■ **Set problem**
Report the count of lines where the string "More" appears, and nothing else.

■ **Information given**
****

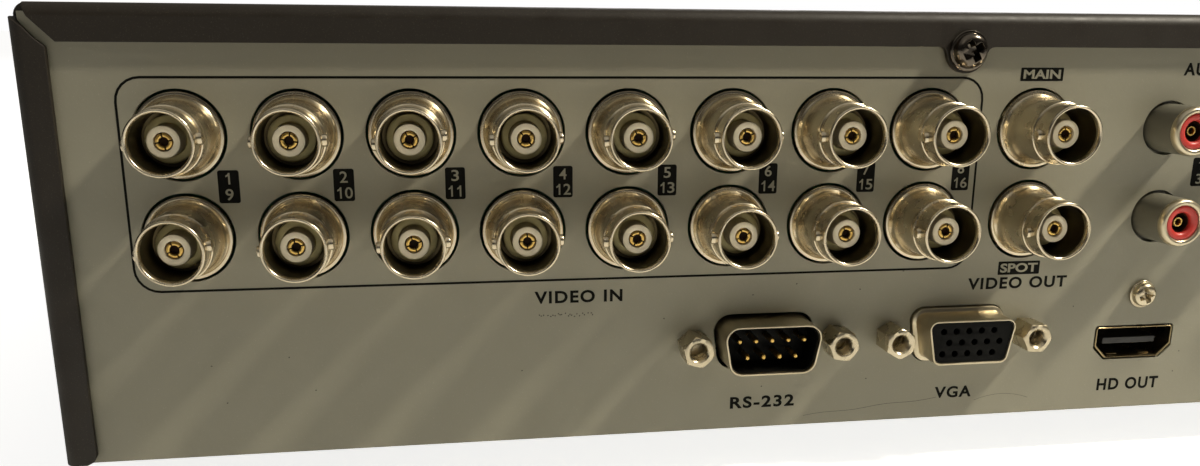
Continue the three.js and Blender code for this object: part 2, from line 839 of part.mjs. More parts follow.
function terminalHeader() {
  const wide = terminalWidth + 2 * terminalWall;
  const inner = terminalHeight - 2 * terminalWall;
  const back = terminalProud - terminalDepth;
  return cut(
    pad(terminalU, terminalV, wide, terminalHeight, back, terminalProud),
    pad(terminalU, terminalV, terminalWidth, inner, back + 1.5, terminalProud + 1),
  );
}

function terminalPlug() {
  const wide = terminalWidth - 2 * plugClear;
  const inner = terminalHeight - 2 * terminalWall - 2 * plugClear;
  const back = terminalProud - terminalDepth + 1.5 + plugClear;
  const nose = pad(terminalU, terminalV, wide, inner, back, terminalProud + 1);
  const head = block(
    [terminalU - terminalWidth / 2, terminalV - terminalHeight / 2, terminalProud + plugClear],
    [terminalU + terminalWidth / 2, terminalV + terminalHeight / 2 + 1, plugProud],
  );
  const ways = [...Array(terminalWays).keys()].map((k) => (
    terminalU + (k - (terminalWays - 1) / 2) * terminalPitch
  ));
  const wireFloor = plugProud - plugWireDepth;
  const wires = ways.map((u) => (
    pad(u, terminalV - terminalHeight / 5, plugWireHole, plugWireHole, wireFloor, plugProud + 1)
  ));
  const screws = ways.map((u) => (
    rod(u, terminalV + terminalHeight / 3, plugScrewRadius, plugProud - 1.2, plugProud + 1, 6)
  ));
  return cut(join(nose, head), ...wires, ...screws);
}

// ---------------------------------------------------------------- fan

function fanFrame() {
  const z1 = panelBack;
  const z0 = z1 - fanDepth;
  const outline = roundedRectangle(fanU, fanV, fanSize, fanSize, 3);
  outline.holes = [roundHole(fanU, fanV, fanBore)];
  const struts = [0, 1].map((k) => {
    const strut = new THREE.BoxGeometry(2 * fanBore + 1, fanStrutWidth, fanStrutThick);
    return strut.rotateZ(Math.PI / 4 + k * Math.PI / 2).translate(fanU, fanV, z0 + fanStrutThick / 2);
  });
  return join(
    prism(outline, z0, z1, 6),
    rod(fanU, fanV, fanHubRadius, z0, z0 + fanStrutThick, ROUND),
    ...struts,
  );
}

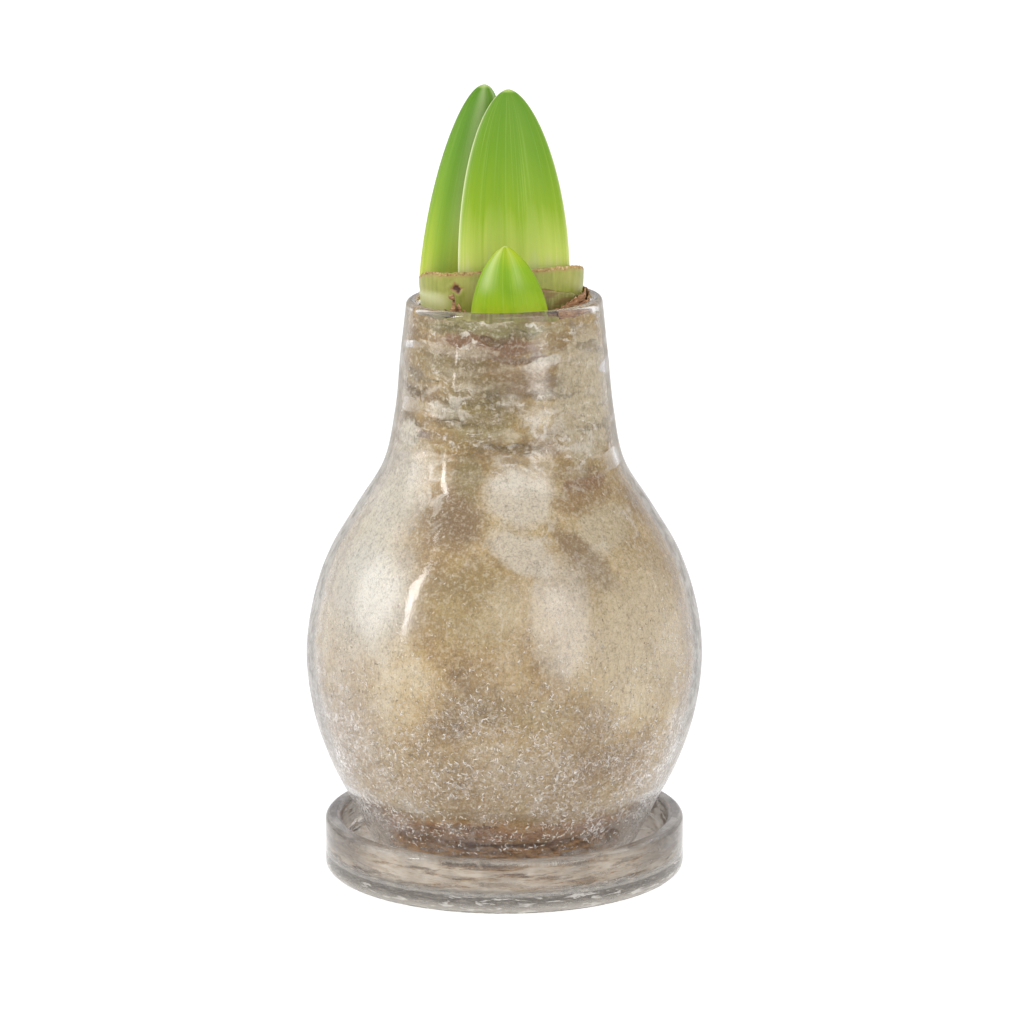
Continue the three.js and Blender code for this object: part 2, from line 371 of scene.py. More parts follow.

****

■ **Worked solution**
2